■ WORK TO COMPLETE
Below you will find a set of lines. Repeat them all exactly.

■ PROVIDED DATA
○ ○ ○ ○
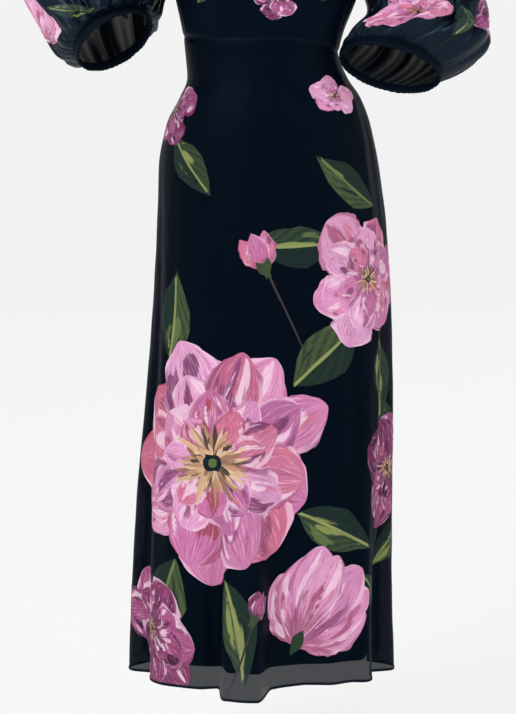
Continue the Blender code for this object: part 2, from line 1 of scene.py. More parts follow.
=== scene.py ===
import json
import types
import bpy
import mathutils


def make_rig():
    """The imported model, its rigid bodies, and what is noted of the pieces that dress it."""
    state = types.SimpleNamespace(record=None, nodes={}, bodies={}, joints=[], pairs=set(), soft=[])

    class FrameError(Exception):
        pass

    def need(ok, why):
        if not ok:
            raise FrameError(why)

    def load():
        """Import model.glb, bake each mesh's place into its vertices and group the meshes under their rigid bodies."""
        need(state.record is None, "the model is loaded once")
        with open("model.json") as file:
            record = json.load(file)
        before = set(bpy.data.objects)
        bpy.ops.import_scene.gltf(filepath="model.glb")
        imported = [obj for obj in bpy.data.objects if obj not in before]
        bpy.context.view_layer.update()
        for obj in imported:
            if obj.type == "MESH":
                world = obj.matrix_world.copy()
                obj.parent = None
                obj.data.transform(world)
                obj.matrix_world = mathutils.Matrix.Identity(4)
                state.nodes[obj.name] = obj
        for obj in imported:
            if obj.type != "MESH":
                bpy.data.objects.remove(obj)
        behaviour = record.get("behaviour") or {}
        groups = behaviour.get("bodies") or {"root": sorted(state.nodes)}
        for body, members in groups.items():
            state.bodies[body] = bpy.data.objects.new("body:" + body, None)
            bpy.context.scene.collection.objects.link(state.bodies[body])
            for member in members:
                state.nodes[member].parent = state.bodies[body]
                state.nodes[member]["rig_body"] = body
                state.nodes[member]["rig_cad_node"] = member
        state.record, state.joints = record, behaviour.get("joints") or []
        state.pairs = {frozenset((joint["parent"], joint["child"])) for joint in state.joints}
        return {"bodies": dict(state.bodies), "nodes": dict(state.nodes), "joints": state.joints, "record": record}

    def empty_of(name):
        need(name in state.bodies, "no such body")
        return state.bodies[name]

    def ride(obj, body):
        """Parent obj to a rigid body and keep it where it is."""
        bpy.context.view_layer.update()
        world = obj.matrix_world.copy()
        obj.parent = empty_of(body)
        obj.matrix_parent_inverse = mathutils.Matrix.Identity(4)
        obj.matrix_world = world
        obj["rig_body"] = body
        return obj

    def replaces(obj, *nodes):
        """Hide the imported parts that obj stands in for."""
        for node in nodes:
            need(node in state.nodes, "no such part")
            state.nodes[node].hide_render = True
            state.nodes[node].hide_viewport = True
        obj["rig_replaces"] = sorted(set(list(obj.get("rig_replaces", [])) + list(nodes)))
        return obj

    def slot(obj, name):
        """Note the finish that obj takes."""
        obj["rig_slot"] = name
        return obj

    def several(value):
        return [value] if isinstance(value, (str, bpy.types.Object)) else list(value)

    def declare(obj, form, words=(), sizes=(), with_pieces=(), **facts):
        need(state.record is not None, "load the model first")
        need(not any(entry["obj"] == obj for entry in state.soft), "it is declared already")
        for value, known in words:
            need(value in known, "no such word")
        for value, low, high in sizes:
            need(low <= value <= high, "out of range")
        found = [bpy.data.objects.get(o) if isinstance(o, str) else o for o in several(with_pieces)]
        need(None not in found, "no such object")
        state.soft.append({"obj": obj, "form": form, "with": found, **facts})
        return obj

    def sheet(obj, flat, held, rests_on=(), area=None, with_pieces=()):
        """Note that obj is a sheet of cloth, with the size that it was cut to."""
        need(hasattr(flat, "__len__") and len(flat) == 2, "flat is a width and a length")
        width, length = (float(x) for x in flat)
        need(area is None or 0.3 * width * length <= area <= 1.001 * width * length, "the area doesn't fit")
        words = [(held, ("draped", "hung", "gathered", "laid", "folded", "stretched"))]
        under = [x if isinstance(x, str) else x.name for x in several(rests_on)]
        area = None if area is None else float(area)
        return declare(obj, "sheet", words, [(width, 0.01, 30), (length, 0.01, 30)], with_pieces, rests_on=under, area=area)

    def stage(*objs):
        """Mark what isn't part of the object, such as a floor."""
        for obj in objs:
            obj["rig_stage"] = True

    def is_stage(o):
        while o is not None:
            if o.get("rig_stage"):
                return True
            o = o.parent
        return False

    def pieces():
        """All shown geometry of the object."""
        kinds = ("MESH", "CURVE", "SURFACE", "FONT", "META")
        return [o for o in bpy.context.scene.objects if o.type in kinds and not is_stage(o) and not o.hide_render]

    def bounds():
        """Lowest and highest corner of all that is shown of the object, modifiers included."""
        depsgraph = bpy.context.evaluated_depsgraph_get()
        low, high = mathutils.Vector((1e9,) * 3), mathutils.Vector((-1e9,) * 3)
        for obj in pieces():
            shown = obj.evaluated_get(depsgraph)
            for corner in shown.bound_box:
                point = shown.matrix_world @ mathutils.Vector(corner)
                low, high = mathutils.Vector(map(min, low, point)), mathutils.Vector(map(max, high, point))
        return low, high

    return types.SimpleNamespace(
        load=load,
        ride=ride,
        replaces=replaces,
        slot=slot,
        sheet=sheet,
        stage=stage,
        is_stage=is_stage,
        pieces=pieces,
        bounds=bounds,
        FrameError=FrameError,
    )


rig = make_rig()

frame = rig.load()
cad_box = [list(corner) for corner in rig.bounds()]

import json
import math

import bmesh
import bpy
import numpy as np
from mathutils import Vector
from mathutils.geometry import delaunay_2d_cdt
from mathutils.kdtree import KDTree

# ---------------------------------------------------------------- sizes, in metres
CHIFFON = 0.0004               # thickness of the outer cloth
LINING_CLOTH = 0.0004
SEAM = 0.0002                  # space left between two panels at a seam
STEP = 1e-4
HEM_Z = -1.356
WAIST_Z = -0.400
WAIST_DROP = 0.022
WAIST_DROP_ANGLE = math.radians(88)
WAIST_DROP_REACH = math.radians(72)
LINING_RISE = 0.030
LINING_TOP_GAP = 0.0032
LINING_HEM_GAP = 0.0055
LINING_FULLNESS = 0.5
HEM_DIP = 0.06
SHOULDER_NECK_Z = 0.015
SHOULDER_TIP_Z = -0.030
NECK_HALF_WIDTH = 0.075
NECK_DROP = {"front": 0.090, "back": 0.022}
UNDERARM_Z = -0.195
ARMHOLE_CUT = {"front": math.radians(18), "back": math.radians(15)}
NECK_SHARE, SHOULDER_SHARE = 0.18, 0.42
CUFF_WIDTH = 0.012
GATHERS = 12
GATHER_DEPTH = 0.0030
GATHER_REACH = 0.72
FINE_GATHERS = 41
GATHER_FOLDS = 22
ZIP_TOP_Z, ZIP_BOTTOM_Z = -0.010, -0.548
HEM_WIDTH = 0.0042
HEM_THICKNESS = 0.0014
LINING_HEM_WIDTH = 0.0100
WAIST_DIP = 0.0018
NECK_EDGE_WIDTH = 0.0050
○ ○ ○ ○
■ RESULT
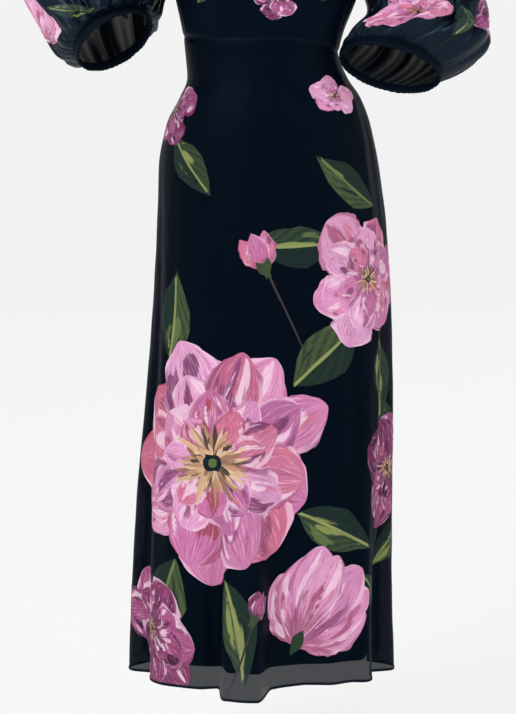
Continue the Blender code for this object: part 2, from line 1 of scene.py. More parts follow.
=== scene.py ===
import json
import types
import bpy
import mathutils


def make_rig():
    """The imported model, its rigid bodies, and what is noted of the pieces that dress it."""
    state = types.SimpleNamespace(record=None, nodes={}, bodies={}, joints=[], pairs=set(), soft=[])

    class FrameError(Exception):
        pass

    def need(ok, why):
        if not ok:
            raise FrameError(why)

    def load():
        """Import model.glb, bake each mesh's place into its vertices and group the meshes under their rigid bodies."""
        need(state.record is None, "the model is loaded once")
        with open("model.json") as file:
            record = json.load(file)
        before = set(bpy.data.objects)
        bpy.ops.import_scene.gltf(filepath="model.glb")
        imported = [obj for obj in bpy.data.objects if obj not in before]
        bpy.context.view_layer.update()
        for obj in imported:
            if obj.type == "MESH":
                world = obj.matrix_world.copy()
                obj.parent = None
                obj.data.transform(world)
                obj.matrix_world = mathutils.Matrix.Identity(4)
                state.nodes[obj.name] = obj
        for obj in imported:
            if obj.type != "MESH":
                bpy.data.objects.remove(obj)
        behaviour = record.get("behaviour") or {}
        groups = behaviour.get("bodies") or {"root": sorted(state.nodes)}
        for body, members in groups.items():
            state.bodies[body] = bpy.data.objects.new("body:" + body, None)
            bpy.context.scene.collection.objects.link(state.bodies[body])
            for member in members:
                state.nodes[member].parent = state.bodies[body]
                state.nodes[member]["rig_body"] = body
                state.nodes[member]["rig_cad_node"] = member
        state.record, state.joints = record, behaviour.get("joints") or []
        state.pairs = {frozenset((joint["parent"], joint["child"])) for joint in state.joints}
        return {"bodies": dict(state.bodies), "nodes": dict(state.nodes), "joints": state.joints, "record": record}

    def empty_of(name):
        need(name in state.bodies, "no such body")
        return state.bodies[name]

    def ride(obj, body):
        """Parent obj to a rigid body and keep it where it is."""
        bpy.context.view_layer.update()
        world = obj.matrix_world.copy()
        obj.parent = empty_of(body)
        obj.matrix_parent_inverse = mathutils.Matrix.Identity(4)
        obj.matrix_world = world
        obj["rig_body"] = body
        return obj

    def replaces(obj, *nodes):
        """Hide the imported parts that obj stands in for."""
        for node in nodes:
            need(node in state.nodes, "no such part")
            state.nodes[node].hide_render = True
            state.nodes[node].hide_viewport = True
        obj["rig_replaces"] = sorted(set(list(obj.get("rig_replaces", [])) + list(nodes)))
        return obj

    def slot(obj, name):
        """Note the finish that obj takes."""
        obj["rig_slot"] = name
        return obj

    def several(value):
        return [value] if isinstance(value, (str, bpy.types.Object)) else list(value)

    def declare(obj, form, words=(), sizes=(), with_pieces=(), **facts):
        need(state.record is not None, "load the model first")
        need(not any(entry["obj"] == obj for entry in state.soft), "it is declared already")
        for value, known in words:
            need(value in known, "no such word")
        for value, low, high in sizes:
            need(low <= value <= high, "out of range")
        found = [bpy.data.objects.get(o) if isinstance(o, str) else o for o in several(with_pieces)]
        need(None not in found, "no such object")
        state.soft.append({"obj": obj, "form": form, "with": found, **facts})
        return obj

    def sheet(obj, flat, held, rests_on=(), area=None, with_pieces=()):
        """Note that obj is a sheet of cloth, with the size that it was cut to."""
        need(hasattr(flat, "__len__") and len(flat) == 2, "flat is a width and a length")
        width, length = (float(x) for x in flat)
        need(area is None or 0.3 * width * length <= area <= 1.001 * width * length, "the area doesn't fit")
        words = [(held, ("draped", "hung", "gathered", "laid", "folded", "stretched"))]
        under = [x if isinstance(x, str) else x.name for x in several(rests_on)]
        area = None if area is None else float(area)
        return declare(obj, "sheet", words, [(width, 0.01, 30), (length, 0.01, 30)], with_pieces, rests_on=under, area=area)

    def stage(*objs):
        """Mark what isn't part of the object, such as a floor."""
        for obj in objs:
            obj["rig_stage"] = True

    def is_stage(o):
        while o is not None:
            if o.get("rig_stage"):
                return True
            o = o.parent
        return False

    def pieces():
        """All shown geometry of the object."""
        kinds = ("MESH", "CURVE", "SURFACE", "FONT", "META")
        return [o for o in bpy.context.scene.objects if o.type in kinds and not is_stage(o) and not o.hide_render]

    def bounds():
        """Lowest and highest corner of all that is shown of the object, modifiers included."""
        depsgraph = bpy.context.evaluated_depsgraph_get()
        low, high = mathutils.Vector((1e9,) * 3), mathutils.Vector((-1e9,) * 3)
        for obj in pieces():
            shown = obj.evaluated_get(depsgraph)
            for corner in shown.bound_box:
                point = shown.matrix_world @ mathutils.Vector(corner)
                low, high = mathutils.Vector(map(min, low, point)), mathutils.Vector(map(max, high, point))
        return low, high

    return types.SimpleNamespace(
        load=load,
        ride=ride,
        replaces=replaces,
        slot=slot,
        sheet=sheet,
        stage=stage,
        is_stage=is_stage,
        pieces=pieces,
        bounds=bounds,
        FrameError=FrameError,
    )


rig = make_rig()

frame = rig.load()
cad_box = [list(corner) for corner in rig.bounds()]

import json
import math

import bmesh
import bpy
import numpy as np
from mathutils import Vector
from mathutils.geometry import delaunay_2d_cdt
from mathutils.kdtree import KDTree

# ---------------------------------------------------------------- sizes, in metres
CHIFFON = 0.0004               # thickness of the outer cloth
LINING_CLOTH = 0.0004
SEAM = 0.0002                  # space left between two panels at a seam
STEP = 1e-4
HEM_Z = -1.356
WAIST_Z = -0.400
WAIST_DROP = 0.022
WAIST_DROP_ANGLE = math.radians(88)
WAIST_DROP_REACH = math.radians(72)
LINING_RISE = 0.030
LINING_TOP_GAP = 0.0032
LINING_HEM_GAP = 0.0055
LINING_FULLNESS = 0.5
HEM_DIP = 0.06
SHOULDER_NECK_Z = 0.015
SHOULDER_TIP_Z = -0.030
NECK_HALF_WIDTH = 0.075
NECK_DROP = {"front": 0.090, "back": 0.022}
UNDERARM_Z = -0.195
ARMHOLE_CUT = {"front": math.radians(18), "back": math.radians(15)}
NECK_SHARE, SHOULDER_SHARE = 0.18, 0.42
CUFF_WIDTH = 0.012
GATHERS = 12
GATHER_DEPTH = 0.0030
GATHER_REACH = 0.72
FINE_GATHERS = 41
GATHER_FOLDS = 22
ZIP_TOP_Z, ZIP_BOTTOM_Z = -0.010, -0.548
HEM_WIDTH = 0.0042
HEM_THICKNESS = 0.0014
LINING_HEM_WIDTH = 0.0100
WAIST_DIP = 0.0018
NECK_EDGE_WIDTH = 0.0050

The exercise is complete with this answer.